Pick out each line containing the string "pose" and copy it.

** Start RECORDS SUPPLIED **

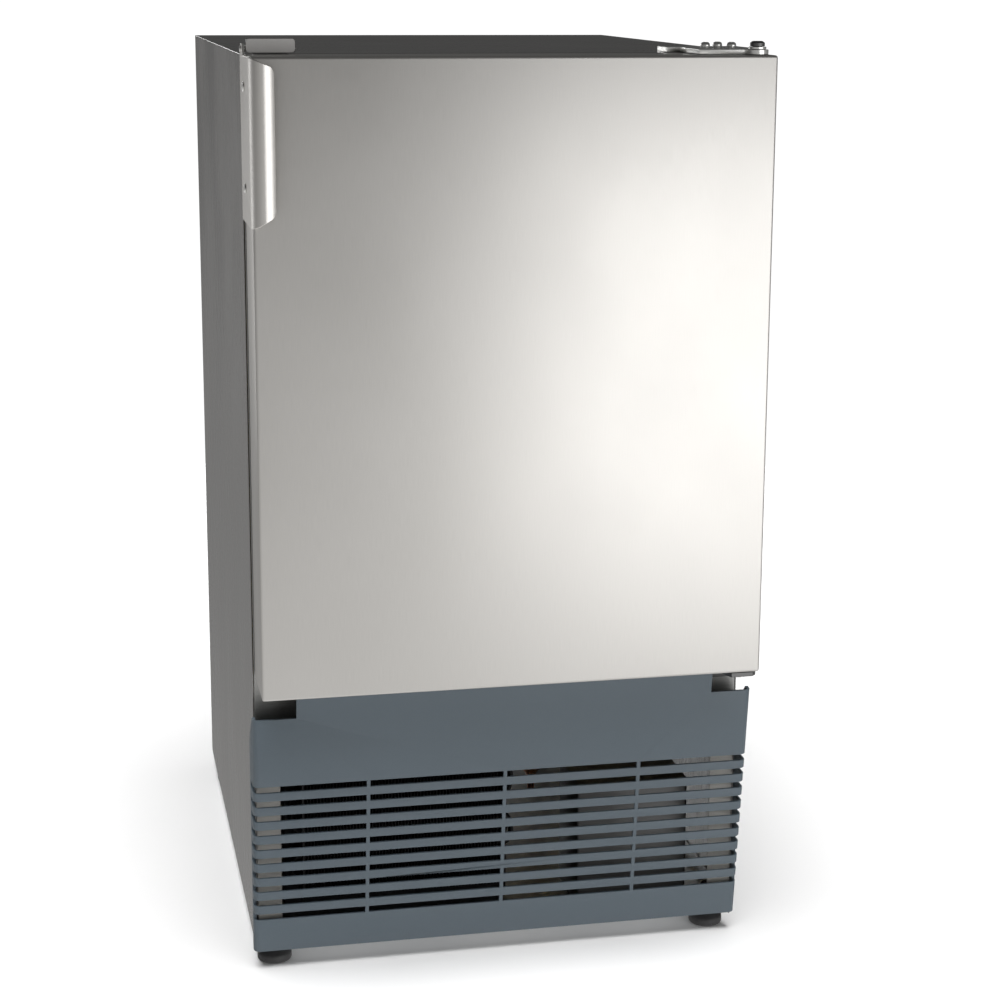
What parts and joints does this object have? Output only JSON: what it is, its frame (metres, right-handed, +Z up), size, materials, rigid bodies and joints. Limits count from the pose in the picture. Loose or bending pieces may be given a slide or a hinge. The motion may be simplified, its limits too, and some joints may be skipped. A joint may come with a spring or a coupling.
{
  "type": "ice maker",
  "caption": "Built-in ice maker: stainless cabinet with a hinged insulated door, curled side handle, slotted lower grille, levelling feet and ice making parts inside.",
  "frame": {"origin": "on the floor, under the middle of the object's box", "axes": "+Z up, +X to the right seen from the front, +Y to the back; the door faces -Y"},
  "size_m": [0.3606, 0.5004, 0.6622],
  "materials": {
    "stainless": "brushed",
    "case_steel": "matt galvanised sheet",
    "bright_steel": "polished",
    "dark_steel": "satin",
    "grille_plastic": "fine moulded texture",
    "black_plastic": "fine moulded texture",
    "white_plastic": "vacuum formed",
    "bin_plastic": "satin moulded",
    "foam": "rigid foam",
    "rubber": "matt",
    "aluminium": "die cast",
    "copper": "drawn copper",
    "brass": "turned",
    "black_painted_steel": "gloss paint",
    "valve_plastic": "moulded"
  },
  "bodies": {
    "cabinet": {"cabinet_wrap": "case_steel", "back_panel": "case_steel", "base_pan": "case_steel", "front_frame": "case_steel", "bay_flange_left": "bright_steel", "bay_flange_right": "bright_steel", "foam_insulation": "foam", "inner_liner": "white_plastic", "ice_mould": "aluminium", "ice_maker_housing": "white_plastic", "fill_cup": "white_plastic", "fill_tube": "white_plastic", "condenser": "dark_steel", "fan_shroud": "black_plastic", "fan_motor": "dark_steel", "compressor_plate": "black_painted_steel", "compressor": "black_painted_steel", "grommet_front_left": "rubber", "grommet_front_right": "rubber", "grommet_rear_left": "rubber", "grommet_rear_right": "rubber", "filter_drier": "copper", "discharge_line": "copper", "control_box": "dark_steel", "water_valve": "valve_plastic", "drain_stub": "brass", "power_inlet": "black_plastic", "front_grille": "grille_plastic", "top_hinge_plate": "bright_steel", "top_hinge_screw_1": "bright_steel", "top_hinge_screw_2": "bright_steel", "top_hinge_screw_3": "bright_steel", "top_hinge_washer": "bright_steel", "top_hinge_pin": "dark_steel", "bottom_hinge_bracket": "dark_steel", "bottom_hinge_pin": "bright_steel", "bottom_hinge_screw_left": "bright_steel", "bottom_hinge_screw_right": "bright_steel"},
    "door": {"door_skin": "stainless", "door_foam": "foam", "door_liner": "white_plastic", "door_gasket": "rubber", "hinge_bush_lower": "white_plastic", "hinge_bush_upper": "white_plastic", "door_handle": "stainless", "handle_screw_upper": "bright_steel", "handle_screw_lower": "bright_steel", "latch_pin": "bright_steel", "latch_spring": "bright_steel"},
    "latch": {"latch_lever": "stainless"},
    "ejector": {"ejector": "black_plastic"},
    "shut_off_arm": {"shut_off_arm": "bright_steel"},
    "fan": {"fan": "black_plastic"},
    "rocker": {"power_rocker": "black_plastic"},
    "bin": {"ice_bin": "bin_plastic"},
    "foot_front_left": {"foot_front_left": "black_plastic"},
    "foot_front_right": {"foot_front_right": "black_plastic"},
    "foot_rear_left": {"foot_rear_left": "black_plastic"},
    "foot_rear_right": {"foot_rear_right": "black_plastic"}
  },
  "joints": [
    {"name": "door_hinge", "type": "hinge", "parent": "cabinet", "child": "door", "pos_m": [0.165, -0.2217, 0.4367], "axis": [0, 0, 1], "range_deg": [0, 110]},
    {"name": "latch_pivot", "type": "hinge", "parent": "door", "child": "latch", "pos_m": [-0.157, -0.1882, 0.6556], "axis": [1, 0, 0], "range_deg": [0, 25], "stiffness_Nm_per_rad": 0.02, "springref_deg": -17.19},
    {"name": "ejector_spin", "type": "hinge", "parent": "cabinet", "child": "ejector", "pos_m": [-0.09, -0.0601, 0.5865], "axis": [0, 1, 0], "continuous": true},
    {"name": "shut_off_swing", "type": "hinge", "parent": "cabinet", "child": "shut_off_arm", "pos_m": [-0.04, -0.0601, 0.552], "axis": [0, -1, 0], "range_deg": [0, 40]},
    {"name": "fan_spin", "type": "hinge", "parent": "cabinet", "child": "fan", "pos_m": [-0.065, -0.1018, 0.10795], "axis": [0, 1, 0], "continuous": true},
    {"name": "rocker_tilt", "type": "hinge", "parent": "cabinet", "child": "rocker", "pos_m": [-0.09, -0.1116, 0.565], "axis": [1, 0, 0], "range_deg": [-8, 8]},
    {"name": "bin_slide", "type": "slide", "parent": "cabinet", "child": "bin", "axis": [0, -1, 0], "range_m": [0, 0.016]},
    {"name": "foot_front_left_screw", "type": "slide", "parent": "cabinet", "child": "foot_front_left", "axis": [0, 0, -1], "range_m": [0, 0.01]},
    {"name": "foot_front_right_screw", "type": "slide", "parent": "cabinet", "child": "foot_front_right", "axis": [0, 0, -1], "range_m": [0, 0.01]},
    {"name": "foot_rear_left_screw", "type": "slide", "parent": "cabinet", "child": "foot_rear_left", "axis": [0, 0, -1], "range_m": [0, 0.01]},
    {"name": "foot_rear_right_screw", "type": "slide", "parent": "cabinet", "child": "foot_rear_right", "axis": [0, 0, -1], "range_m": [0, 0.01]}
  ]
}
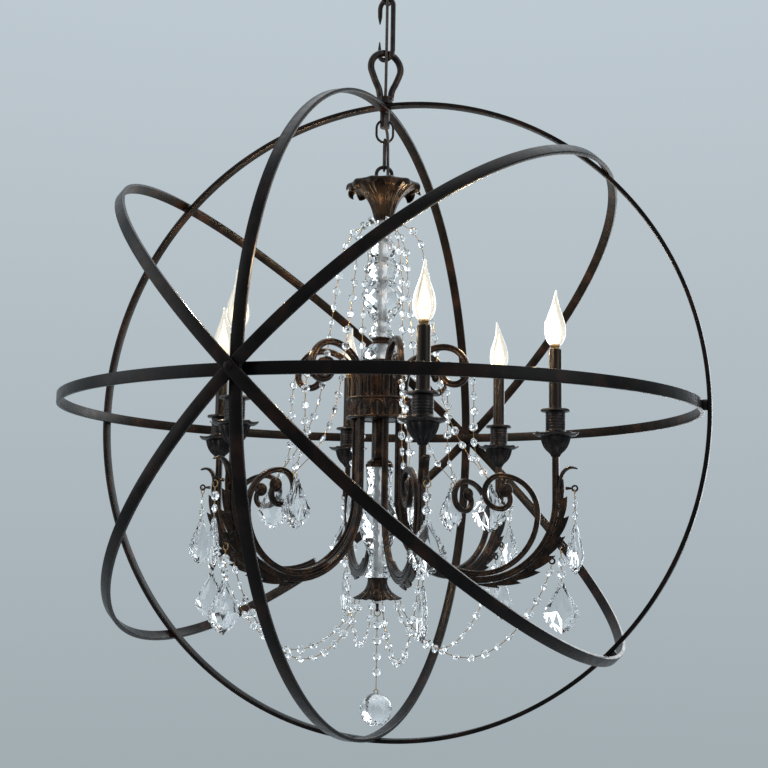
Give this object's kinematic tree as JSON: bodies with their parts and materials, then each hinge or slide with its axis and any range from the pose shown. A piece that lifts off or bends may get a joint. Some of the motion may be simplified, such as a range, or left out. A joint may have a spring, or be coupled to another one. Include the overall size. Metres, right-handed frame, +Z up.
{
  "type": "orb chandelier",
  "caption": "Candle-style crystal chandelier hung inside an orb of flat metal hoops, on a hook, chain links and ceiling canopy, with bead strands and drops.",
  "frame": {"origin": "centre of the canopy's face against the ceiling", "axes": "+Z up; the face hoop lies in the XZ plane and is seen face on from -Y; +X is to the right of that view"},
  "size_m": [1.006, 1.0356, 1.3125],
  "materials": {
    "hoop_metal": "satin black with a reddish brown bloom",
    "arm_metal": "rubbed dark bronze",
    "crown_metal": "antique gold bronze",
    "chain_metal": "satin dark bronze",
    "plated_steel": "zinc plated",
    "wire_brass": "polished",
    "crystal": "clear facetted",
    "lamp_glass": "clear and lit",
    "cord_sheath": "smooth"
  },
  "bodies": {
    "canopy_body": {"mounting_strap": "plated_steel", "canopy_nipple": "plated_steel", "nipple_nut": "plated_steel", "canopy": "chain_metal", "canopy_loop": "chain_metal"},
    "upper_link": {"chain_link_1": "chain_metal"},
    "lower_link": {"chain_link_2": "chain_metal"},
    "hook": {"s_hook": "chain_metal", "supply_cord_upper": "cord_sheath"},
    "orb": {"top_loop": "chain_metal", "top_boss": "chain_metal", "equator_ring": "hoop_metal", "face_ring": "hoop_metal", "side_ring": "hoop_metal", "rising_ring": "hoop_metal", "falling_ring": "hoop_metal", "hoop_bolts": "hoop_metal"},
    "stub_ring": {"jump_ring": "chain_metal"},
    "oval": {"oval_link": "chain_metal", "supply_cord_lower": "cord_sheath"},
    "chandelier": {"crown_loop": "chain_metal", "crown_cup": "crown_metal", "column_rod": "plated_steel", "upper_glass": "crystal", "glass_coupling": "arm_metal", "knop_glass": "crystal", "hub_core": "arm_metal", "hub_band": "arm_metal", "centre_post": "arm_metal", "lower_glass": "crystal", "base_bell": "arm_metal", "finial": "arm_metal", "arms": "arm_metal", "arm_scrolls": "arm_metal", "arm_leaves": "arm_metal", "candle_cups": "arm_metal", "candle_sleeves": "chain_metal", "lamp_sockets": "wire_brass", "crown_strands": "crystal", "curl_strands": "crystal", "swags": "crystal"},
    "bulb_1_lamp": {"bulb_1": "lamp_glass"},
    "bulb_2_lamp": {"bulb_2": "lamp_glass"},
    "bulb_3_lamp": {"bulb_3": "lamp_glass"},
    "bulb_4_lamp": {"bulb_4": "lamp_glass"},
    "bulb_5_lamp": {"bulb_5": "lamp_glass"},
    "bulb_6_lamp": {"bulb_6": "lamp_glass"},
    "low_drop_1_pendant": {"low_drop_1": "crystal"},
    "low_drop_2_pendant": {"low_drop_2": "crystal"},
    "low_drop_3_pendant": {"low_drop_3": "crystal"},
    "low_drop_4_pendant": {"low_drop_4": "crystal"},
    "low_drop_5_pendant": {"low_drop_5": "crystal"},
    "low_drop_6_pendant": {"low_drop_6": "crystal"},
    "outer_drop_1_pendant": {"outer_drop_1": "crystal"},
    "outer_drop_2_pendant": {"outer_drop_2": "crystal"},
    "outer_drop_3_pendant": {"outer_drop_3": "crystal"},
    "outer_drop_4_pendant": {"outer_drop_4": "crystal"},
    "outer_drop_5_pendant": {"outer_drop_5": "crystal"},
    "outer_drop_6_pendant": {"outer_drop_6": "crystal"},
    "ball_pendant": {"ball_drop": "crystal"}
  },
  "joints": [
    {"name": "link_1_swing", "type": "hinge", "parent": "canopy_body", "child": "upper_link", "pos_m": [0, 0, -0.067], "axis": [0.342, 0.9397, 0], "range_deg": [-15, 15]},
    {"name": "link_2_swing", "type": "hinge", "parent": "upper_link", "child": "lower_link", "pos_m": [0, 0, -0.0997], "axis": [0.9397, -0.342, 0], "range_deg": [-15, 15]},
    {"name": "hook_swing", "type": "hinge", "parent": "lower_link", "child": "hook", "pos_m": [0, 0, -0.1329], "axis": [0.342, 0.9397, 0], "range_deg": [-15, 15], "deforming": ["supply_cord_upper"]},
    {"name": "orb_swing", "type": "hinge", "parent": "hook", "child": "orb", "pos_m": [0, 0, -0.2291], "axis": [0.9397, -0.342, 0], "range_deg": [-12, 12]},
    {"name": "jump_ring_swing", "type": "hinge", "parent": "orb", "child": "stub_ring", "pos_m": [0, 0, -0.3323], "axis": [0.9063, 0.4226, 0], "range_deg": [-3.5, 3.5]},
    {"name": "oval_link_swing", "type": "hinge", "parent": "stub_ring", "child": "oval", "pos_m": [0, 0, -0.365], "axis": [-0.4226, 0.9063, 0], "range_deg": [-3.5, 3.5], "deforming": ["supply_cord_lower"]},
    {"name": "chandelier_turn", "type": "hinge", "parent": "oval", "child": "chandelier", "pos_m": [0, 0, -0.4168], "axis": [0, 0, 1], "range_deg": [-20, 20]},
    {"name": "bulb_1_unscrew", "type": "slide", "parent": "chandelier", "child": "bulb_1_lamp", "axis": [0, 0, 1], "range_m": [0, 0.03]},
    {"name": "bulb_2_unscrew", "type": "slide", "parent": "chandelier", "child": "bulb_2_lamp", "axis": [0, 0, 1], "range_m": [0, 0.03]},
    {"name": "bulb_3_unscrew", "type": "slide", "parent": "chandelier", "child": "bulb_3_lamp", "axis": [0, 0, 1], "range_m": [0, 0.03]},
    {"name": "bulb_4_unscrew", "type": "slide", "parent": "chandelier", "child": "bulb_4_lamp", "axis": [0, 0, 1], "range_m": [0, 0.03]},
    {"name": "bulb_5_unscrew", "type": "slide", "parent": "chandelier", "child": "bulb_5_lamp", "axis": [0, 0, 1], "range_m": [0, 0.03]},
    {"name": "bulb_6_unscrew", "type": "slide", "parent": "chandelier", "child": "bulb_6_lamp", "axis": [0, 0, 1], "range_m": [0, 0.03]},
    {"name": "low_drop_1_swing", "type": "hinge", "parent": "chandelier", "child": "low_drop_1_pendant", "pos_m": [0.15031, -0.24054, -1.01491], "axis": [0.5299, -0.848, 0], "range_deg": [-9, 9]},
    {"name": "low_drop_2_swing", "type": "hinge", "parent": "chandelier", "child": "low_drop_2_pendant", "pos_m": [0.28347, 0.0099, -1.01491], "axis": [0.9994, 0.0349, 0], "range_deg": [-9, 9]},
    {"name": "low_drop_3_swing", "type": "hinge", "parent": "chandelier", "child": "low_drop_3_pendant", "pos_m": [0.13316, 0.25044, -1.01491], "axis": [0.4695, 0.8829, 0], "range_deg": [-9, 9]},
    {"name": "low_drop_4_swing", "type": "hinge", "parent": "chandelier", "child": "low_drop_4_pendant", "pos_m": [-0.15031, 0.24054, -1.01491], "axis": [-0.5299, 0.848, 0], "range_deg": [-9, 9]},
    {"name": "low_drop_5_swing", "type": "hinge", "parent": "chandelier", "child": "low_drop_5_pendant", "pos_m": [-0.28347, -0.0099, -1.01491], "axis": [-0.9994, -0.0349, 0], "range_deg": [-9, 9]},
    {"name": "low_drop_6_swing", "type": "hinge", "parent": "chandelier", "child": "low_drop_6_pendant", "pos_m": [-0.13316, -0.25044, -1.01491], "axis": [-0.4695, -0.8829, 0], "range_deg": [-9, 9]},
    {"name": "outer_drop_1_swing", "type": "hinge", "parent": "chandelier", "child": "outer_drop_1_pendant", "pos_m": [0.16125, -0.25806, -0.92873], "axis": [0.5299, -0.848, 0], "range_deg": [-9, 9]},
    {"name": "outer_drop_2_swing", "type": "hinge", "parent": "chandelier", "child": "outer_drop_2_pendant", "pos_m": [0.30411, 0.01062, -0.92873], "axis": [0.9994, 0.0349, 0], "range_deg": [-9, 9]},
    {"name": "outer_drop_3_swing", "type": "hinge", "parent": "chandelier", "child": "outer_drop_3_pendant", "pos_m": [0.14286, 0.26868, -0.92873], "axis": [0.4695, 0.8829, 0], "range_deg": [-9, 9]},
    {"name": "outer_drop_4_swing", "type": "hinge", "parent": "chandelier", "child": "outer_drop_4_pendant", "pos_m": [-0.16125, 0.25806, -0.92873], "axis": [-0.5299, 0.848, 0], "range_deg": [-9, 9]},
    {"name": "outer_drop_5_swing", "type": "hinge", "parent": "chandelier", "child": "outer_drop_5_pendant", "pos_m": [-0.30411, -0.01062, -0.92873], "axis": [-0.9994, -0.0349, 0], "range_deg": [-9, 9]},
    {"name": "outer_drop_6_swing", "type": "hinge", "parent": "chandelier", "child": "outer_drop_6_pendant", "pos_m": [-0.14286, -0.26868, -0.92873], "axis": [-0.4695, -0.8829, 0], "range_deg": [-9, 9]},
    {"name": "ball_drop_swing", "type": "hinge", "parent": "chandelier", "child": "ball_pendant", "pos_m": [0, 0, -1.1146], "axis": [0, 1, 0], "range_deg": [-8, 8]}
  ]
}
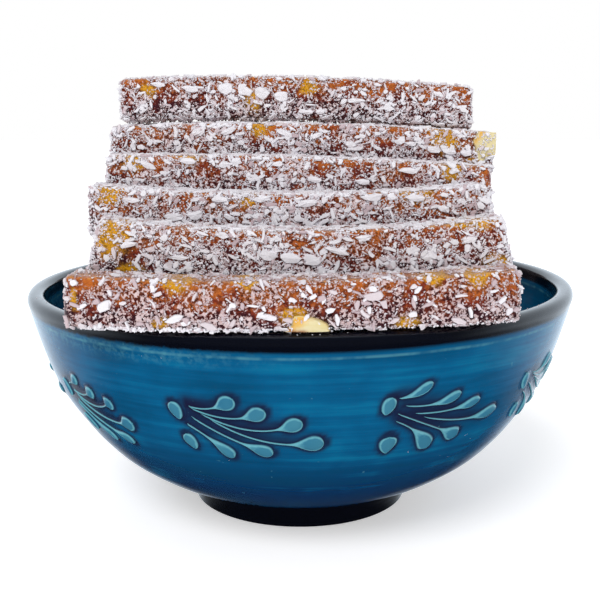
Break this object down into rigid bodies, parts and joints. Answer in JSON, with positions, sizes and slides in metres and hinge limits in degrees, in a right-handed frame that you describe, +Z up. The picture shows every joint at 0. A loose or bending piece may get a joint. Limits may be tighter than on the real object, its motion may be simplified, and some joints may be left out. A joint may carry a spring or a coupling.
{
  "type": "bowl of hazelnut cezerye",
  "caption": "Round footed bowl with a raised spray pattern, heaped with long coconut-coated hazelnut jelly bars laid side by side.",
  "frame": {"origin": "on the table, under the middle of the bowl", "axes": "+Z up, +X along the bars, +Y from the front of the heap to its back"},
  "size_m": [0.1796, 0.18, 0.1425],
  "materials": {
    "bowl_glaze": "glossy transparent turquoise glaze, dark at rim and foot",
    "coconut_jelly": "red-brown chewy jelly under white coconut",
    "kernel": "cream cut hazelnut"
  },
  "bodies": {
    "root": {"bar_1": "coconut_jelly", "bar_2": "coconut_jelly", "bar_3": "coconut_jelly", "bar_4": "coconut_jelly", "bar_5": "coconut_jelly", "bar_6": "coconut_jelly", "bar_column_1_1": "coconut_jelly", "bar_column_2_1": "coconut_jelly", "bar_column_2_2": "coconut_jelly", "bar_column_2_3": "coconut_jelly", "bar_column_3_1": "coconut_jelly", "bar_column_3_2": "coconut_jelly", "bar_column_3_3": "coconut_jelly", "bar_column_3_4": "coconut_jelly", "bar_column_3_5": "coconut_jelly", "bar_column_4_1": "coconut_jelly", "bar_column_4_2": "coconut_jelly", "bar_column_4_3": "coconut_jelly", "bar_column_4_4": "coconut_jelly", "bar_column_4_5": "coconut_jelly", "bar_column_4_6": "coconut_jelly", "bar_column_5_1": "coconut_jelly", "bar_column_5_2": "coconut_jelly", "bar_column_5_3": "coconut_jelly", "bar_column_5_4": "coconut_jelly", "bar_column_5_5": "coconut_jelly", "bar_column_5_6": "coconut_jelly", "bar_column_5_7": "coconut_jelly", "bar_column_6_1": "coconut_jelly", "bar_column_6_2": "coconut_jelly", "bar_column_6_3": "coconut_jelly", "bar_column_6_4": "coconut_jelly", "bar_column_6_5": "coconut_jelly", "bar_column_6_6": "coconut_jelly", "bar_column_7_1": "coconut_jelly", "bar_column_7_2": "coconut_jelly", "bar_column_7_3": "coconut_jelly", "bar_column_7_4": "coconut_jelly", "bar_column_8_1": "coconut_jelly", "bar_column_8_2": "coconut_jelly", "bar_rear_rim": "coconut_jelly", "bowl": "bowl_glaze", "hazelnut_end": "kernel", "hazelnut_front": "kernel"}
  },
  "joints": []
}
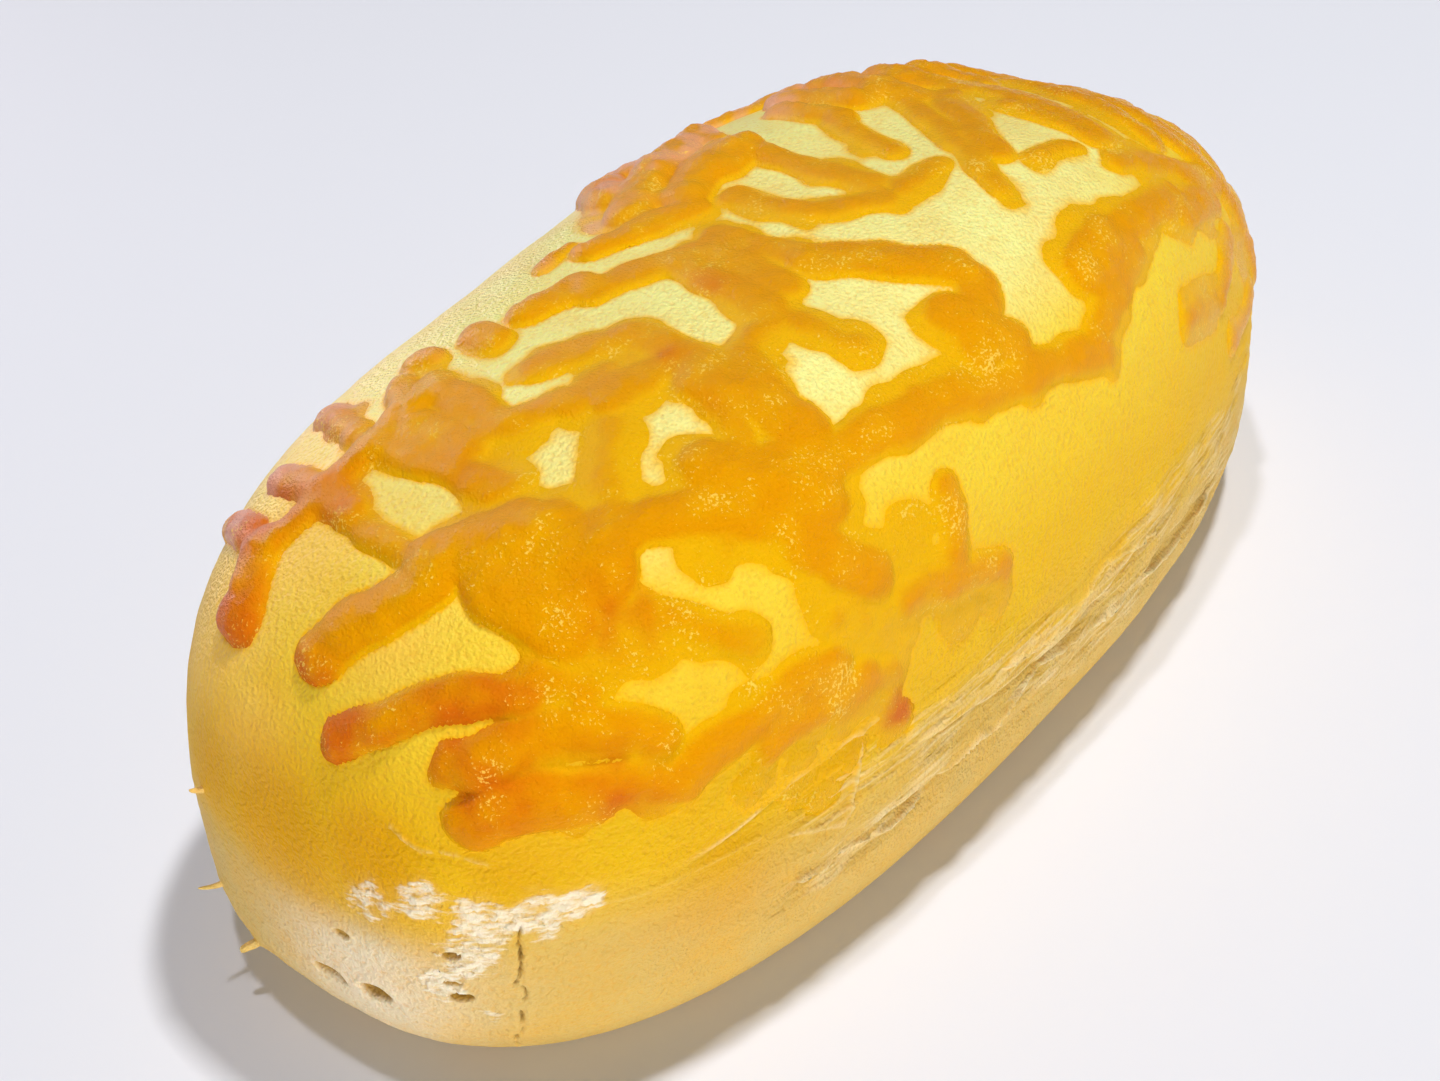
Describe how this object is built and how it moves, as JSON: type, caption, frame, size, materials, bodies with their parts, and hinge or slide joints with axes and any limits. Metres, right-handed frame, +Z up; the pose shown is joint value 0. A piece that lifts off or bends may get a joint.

** End RECORDS SUPPLIED **

## WRITTEN RESPONSE
What parts and joints does this object have? Output only JSON: what it is, its frame (metres, right-handed, +Z up), size, materials, rigid bodies and joints. Limits count from the pose in the picture. Loose or bending pieces may be given a slide or a hinge. The motion may be simplified, its limits too, and some joints may be skipped. A joint may come with a spring or a coupling.
Give this object's kinematic tree as JSON: bodies with their parts and materials, then each hinge or slide with its axis and any range from the pose shown. A piece that lifts off or bends may get a joint. Some of the motion may be simplified, such as a range, or left out. A joint may have a spring, or be coupled to another one. Include the overall size. Metres, right-handed frame, +Z up.
Describe how this object is built and how it moves, as JSON: type, caption, frame, size, materials, bodies with their parts, and hinge or slide joints with axes and any limits. Metres, right-handed frame, +Z up; the pose shown is joint value 0. A piece that lifts off or bends may get a joint.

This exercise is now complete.